Turbulent kinetic energy spectra of solar convection from New Solar Telescope observations and realistic magnetohydrodynamic simulations

Abstract

Turbulent properties of the quiet Sun represent the basic state of surface conditions and a background for various processes of solar activity. Therefore, understanding the properties and dynamics of this ‘basic’ state is important for the investigation of more complex phenomena, the formation and development of observed phenomena in the photosphere and atmosphere. For the characterization of turbulent properties, we compare the kinetic energy spectra on granular and sub-granular scales obtained from infrared TiO observations with the New Solar Telescope (Big Bear Solar Observatory) and from three-dimensional radiative magnetohydrodynamic (MHD) numerical simulations (‘SolarBox’ code). We find that the numerical simulations require high spatial resolution with a 10–25 km grid step in order to reproduce the inertial (Kolmogorov) turbulence range.

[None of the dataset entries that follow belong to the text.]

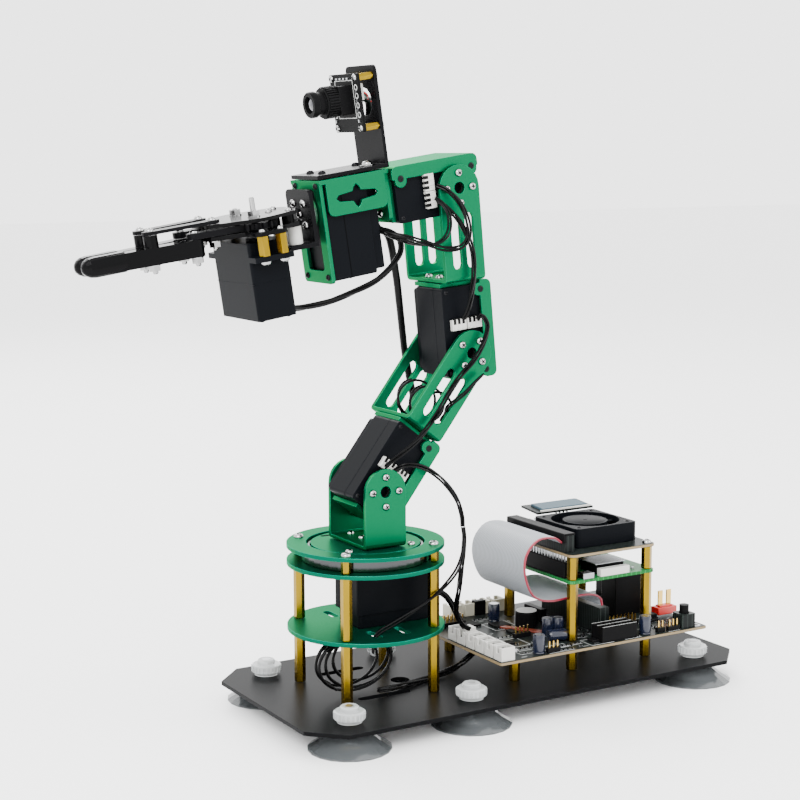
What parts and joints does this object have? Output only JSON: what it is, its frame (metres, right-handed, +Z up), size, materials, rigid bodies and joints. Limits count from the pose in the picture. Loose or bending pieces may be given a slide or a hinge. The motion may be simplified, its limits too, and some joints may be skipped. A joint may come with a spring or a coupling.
{
  "type": "desktop robot arm",
  "caption": "Desktop robot arm on a flat base: turning tower, jointed servo arm with camera mast and two-finger gripper, and a stacked computer with a ribbon cable.",
  "frame": {"origin": "centre of the footprint, on the surface it stands on", "axes": "+X from the hand towards the electronics, +Z up, +Y the far side when the hand points left"},
  "size_m": [0.3513, 0.1306, 0.3245],
  "materials": {
    "base_black": "glossy black",
    "foot_clear": "clear, slightly grey",
    "brass": "machined",
    "green_sheet": "satin green anodised",
    "steel": "bright",
    "servo_black": "fine matte",
    "black_sheet": "satin black",
    "finger_black": "satin",
    "board_black": "solder mask",
    "board_green": "solder mask",
    "ribbon_grey": "ribbed",
    "fan_black": "satin",
    "button_white": "smooth",
    "lead_black": "smooth"
  },
  "bodies": {
    "root": {"base_plate": "base_black", "suction_foot_1": "foot_clear", "suction_foot_2": "foot_clear", "suction_foot_3": "foot_clear", "suction_foot_4": "foot_clear", "suction_foot_5": "foot_clear", "suction_foot_6": "foot_clear", "tower_post_1": "brass", "tower_post_2": "brass", "tower_post_3": "brass", "tower_post_4": "brass", "servo_deck": "green_sheet", "bearing_deck": "green_sheet", "cover_ring": "green_sheet", "servo_1": "servo_black", "bearing_outer_race": "steel", "stack_column_1": "brass", "stack_column_2": "brass", "stack_column_3": "brass", "stack_column_4": "brass", "control_board": "board_black", "computer_board": "board_green", "cooling_board": "board_black", "fan_frame": "fan_black", "ribbon_cable": "ribbon_grey", "base_lead": "lead_black"},
    "fan": {"fan_rotor": "fan_black"},
    "button": {"power_button": "button_white"},
    "turntable": {"turntable_disc": "green_sheet", "bearing_inner_race": "steel", "shoulder_bracket": "green_sheet", "shoulder_horn": "steel", "shoulder_lead": "lead_black"},
    "upper_arm": {"servo_2": "servo_black", "servo_2_bracket": "green_sheet", "elbow_bracket": "green_sheet", "elbow_horn": "steel", "elbow_lead": "lead_black"},
    "forearm": {"servo_3": "servo_black", "servo_3_bracket": "green_sheet", "wrist_bracket": "green_sheet", "wrist_horn": "steel", "wrist_lead": "lead_black"},
    "wrist": {"servo_4": "servo_black", "servo_4_bracket": "green_sheet", "servo_5_bracket": "green_sheet", "servo_5": "servo_black", "camera_mast": "black_sheet", "camera_module": "board_black", "hand_lead": "lead_black"},
    "hand": {"roll_horn": "steel", "gripper_mount": "black_sheet", "palm_frame": "black_sheet", "servo_6": "servo_black"},
    "left_drive": {"drive_link": "black_sheet"},
    "right_drive": {"driven_link": "black_sheet"},
    "left_idler": {"idler_link_left": "black_sheet"},
    "right_idler": {"idler_link_right": "black_sheet"},
    "left_finger": {"finger_left": "finger_black"},
    "right_finger": {"finger_right": "finger_black"}
  },
  "joints": [
    {"name": "base_turn", "type": "hinge", "parent": "root", "child": "turntable", "pos_m": [-0.02703, 0, 0.0883], "axis": [0, 0, 1], "range_deg": [-90, 90], "deforming": ["base_lead"]},
    {"name": "shoulder", "type": "hinge", "parent": "turntable", "child": "upper_arm", "pos_m": [-0.02703, -0.0016, 0.1171], "axis": [0, 1, 0], "range_deg": [-60, 50], "deforming": ["shoulder_lead"]},
    {"name": "elbow", "type": "hinge", "parent": "upper_arm", "child": "forearm", "pos_m": [0.02341, -0.0016, 0.18283], "axis": [0, 1, 0], "range_deg": [-20, 90], "deforming": ["elbow_lead"]},
    {"name": "wrist_pitch", "type": "hinge", "parent": "forearm", "child": "wrist", "pos_m": [0.01575, -0.0016, 0.26532], "axis": [0, 1, 0], "range_deg": [-10, 130], "deforming": ["wrist_lead"]},
    {"name": "wrist_roll", "type": "hinge", "parent": "wrist", "child": "hand", "pos_m": [-0.05941, -0.0016, 0.25409], "axis": [-0.989, 0, -0.1478], "range_deg": [-90, 90], "deforming": ["hand_lead"]},
    {"name": "grip_drive", "type": "hinge", "parent": "hand", "child": "left_drive", "pos_m": [-0.09155, -0.0116, 0.24929], "axis": [-0.1478, 0, 0.989], "range_deg": [0, 50]},
    {"name": "grip_driven", "type": "hinge", "parent": "hand", "child": "right_drive", "pos_m": [-0.09155, 0.0084, 0.24929], "axis": [-0.1478, 0, 0.989], "range_deg": [-50, 0]},
    {"name": "left_idler_swing", "type": "hinge", "parent": "hand", "child": "left_idler", "pos_m": [-0.11183, -0.0091, 0.24626], "axis": [-0.1478, 0, 0.989], "range_deg": [0, 50]},
    {"name": "right_idler_swing", "type": "hinge", "parent": "hand", "child": "right_idler", "pos_m": [-0.11183, 0.0059, 0.24626], "axis": [-0.1478, 0, 0.989], "range_deg": [-50, 0]},
    {"name": "left_finger_swing", "type": "hinge", "parent": "left_drive", "child": "left_finger", "pos_m": [-0.12172, -0.0096, 0.24478], "axis": [-0.1478, 0, 0.989], "range_deg": [-50, 0]},
    {"name": "right_finger_swing", "type": "hinge", "parent": "right_drive", "child": "right_finger", "pos_m": [-0.12172, 0.0064, 0.24478], "axis": [-0.1478, 0, 0.989], "range_deg": [0, 50]},
    {"name": "fan_spin", "type": "hinge", "parent": "root", "child": "fan", "pos_m": [0.10697, -0.005, 0.08], "axis": [0, 0, 1], "continuous": true},
    {"name": "button_press", "type": "slide", "parent": "root", "child": "button", "axis": [0, 0, -1], "range_m": [0, 0.0015], "stiffness_N_per_m": 200, "springref_m": -0.001}
  ],
  "couplings": [
    {"joint": "grip_driven", "follows": "grip_drive", "ratio": -1},
    {"joint": "left_idler_swing", "follows": "grip_drive", "ratio": 1},
    {"joint": "right_idler_swing", "follows": "grip_drive", "ratio": -1},
    {"joint": "left_finger_swing", "follows": "grip_drive", "ratio": -1},
    {"joint": "right_finger_swing", "follows": "grip_drive", "ratio": 1}
  ]
}
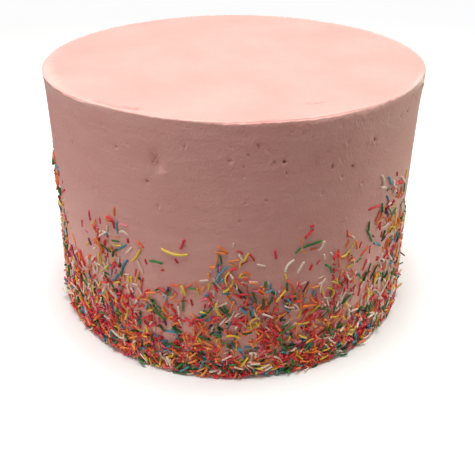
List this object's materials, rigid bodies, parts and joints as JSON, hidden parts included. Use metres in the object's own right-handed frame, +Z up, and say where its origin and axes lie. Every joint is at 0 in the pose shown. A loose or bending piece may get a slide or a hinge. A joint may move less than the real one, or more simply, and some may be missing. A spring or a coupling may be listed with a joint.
{
  "type": "tall round mud cake",
  "caption": "Tall round uncut mud cake in smooth pink buttercream, with coloured sugar strands pressed thickly round its foot.",
  "frame": {"origin": "middle of the flat base that the cake stands on", "axes": "+Z up through the middle of the cake, -Y towards the side shown in the picture, +X to its right"},
  "size_m": [0.2208, 0.2193, 0.1469],
  "materials": {
    "buttercream": "matte",
    "strand_red": "satin",
    "strand_scarlet": "satin",
    "strand_pink": "satin",
    "strand_orange": "satin",
    "strand_yellow": "satin",
    "strand_green": "satin",
    "strand_blue": "satin",
    "strand_white": "satin",
    "strand_plum": "satin"
  },
  "bodies": {
    "root": {"iced_cake": "buttercream"}
  },
  "joints": []
}
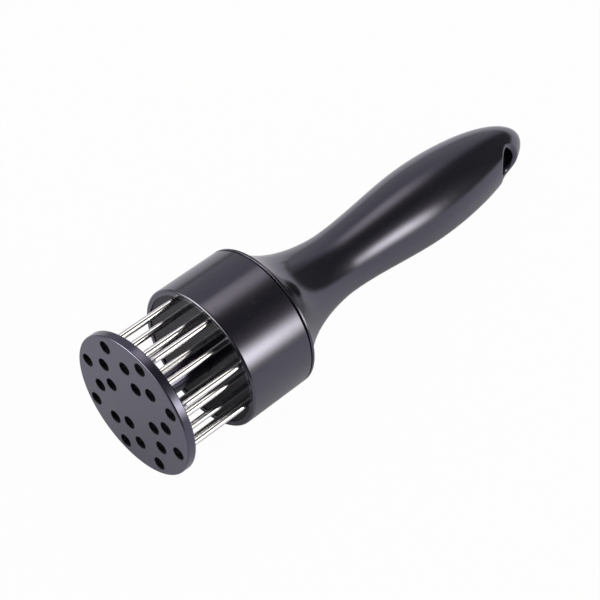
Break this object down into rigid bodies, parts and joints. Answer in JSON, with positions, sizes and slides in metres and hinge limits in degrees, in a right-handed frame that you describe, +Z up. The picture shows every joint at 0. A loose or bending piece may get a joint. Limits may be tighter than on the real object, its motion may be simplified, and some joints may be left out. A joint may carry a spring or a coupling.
{
  "type": "needle meat tenderizer",
  "caption": "Hand meat tenderizer: a round cup of steel needles on a flared handle, behind a sprung, perforated guard disc that slides back as the needles pierce.",
  "frame": {"origin": "on the surface the tool is laid on, under the middle of its bounding box; it is round and rolls there, so it is stored hanging from its hang hole", "axes": "+X along the tool towards the hang hole, +Z up; the tool lies on its flare's lip and its grip, so its own axis falls about 7.1 degrees towards the hang hole"},
  "size_m": [0.2032, 0.0566, 0.0632],
  "materials": {
    "black_plastic": "high-gloss moulded ABS",
    "plate_plastic": "gloss moulded ABS",
    "guard_plastic": "satin-gloss moulded ABS",
    "bush_plastic": "natural acetal",
    "needle_steel": "polished stainless wire",
    "screw_steel": "zinc plated",
    "spring_steel": "drawn spring wire"
  },
  "bodies": {
    "handle": {"handle": "black_plastic", "cup": "black_plastic", "pin_plate": "plate_plastic", "backing_plate": "plate_plastic", "guide_bush": "bush_plastic", "carrier_screws": "screw_steel", "return_spring": "spring_steel", "pin_01": "needle_steel", "pin_02": "needle_steel", "pin_03": "needle_steel", "pin_04": "needle_steel", "pin_05": "needle_steel", "pin_06": "needle_steel", "pin_07": "needle_steel", "pin_08": "needle_steel", "pin_09": "needle_steel", "pin_10": "needle_steel", "pin_11": "needle_steel", "pin_12": "needle_steel", "pin_13": "needle_steel", "pin_14": "needle_steel", "pin_15": "needle_steel", "pin_16": "needle_steel", "pin_17": "needle_steel", "pin_18": "needle_steel", "pin_19": "needle_steel", "pin_20": "needle_steel"},
    "guard": {"guard": "guard_plastic", "guard_post": "guard_plastic", "stop_flange": "bush_plastic", "stop_screw": "screw_steel"}
  },
  "joints": [
    {"name": "guard_slide", "type": "slide", "parent": "handle", "child": "guard", "axis": [0.9924, 0, -0.1232], "range_m": [0, 0.0271], "stiffness_N_per_m": 330, "springref_m": -0.012, "deforming": ["return_spring"]}
  ]
}
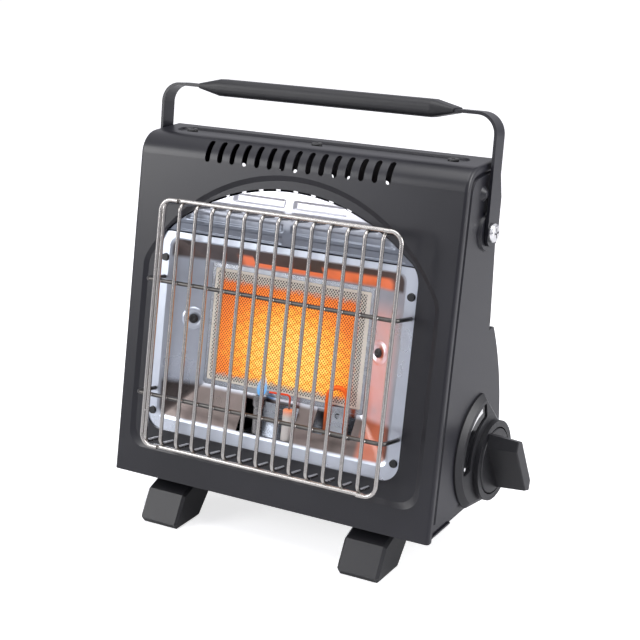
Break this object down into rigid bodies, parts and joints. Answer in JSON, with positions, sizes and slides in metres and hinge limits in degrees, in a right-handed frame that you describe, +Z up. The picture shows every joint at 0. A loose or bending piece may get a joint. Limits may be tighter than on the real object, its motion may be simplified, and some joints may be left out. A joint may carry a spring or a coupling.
{
  "type": "portable gas heater",
  "caption": "Portable camping gas heater with a leaning front, glowing ceramic burner behind a wire grille, carrying handle, side knob and a hinged rear cartridge cover.",
  "frame": {"origin": "centre of the body's width, on the floor plane, in line with the front panel's bottom edge", "axes": "+X to the right as seen from the front, +Y to the back, +Z up"},
  "size_m": [0.2808, 0.1284, 0.2949],
  "materials": {
    "black_paint": "satin black powder coat",
    "black_plastic": "matte black plastic",
    "window_gloss": "glossy black strip",
    "bright_steel": "bright steel sheet",
    "bright_wire": "bright plated wire",
    "dark_wire": "dark plated wire",
    "chrome": "polished",
    "black_screw": "black coated screw",
    "plaque_ceramic": "porous ceramic, glowing while it burns",
    "white_ceramic": "glazed ceramic",
    "brass": "plain brass and copper",
    "cast_valve": "die-cast",
    "can_paint": "plain painted can",
    "lead_rubber": "insulated lead"
  },
  "bodies": {
    "root": {"front_shell": "black_paint", "side_panel_left": "black_paint", "side_panel_right": "black_paint", "back_panel": "black_paint", "base_tray": "black_paint", "foot_front_left": "black_plastic", "foot_front_right": "black_plastic", "foot_rear_left": "black_plastic", "foot_rear_right": "black_plastic", "bezel": "black_plastic", "piezo_igniter": "black_plastic", "window_strip": "window_gloss", "reflector": "bright_steel", "reflector_hood": "bright_steel", "burner_frame": "bright_steel", "burner_housing": "bright_steel", "mixing_tube": "bright_steel", "pilot_bracket": "bright_steel", "heat_shield": "bright_steel", "cartridge_cradle": "bright_steel", "hinge_rod": "bright_steel", "pivot_nuts": "bright_steel", "flame_sensor": "bright_steel", "spark_electrode": "bright_steel", "grille_frame": "bright_wire", "grille_rods_left": "bright_wire", "grille_rods_right": "bright_wire", "grille_legs": "dark_wire", "pivot_screws": "chrome", "top_screws": "black_screw", "reflector_screws": "black_screw", "foot_screws": "black_screw", "burner_plaque": "plaque_ceramic", "spark_plug": "white_ceramic", "injector": "brass", "pilot_burner": "brass", "gas_pipe": "brass", "pilot_pipe": "brass", "gas_valve": "cast_valve", "gas_cartridge": "can_paint", "ignition_lead": "lead_rubber"},
    "cover": {"cartridge_cover": "black_paint"},
    "handle": {"handle_strip": "black_paint", "handle_grip": "black_plastic"},
    "knob_body": {"knob": "black_plastic", "knob_shaft": "brass"}
  },
  "joints": [
    {"name": "cartridge_cover_open", "type": "hinge", "parent": "root", "child": "cover", "pos_m": [0, 0.091, 0.1485], "axis": [1, 0, 0], "range_deg": [0, 100]},
    {"name": "handle_swing", "type": "hinge", "parent": "root", "child": "handle", "pos_m": [0, 0.0735, 0.216], "axis": [-1, 0, 0], "range_deg": [0, 90]},
    {"name": "knob_turn", "type": "hinge", "parent": "root", "child": "knob_body", "pos_m": [0.1225, 0.0825, 0.0588], "axis": [1, 0, 0], "range_deg": [-14, 60]}
  ]
}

The observational data require an averaging procedure to remove noise and potential instrumental artifacts. The resulting kinetic energy spectra reveal good agreement between the simulations and the observations, opening up new perspectives for detailed joint analyses of more complex turbulent phenomena on the Sun and possibly on other stars. In addition, using the simulations and observations, we investigate the effects of a background magnetic field, which is concentrated in self-organized complicated structures in intergranular lanes, and observe an increase of the small-scale turbulence energy and its decrease at larger scales due to magnetic field effects.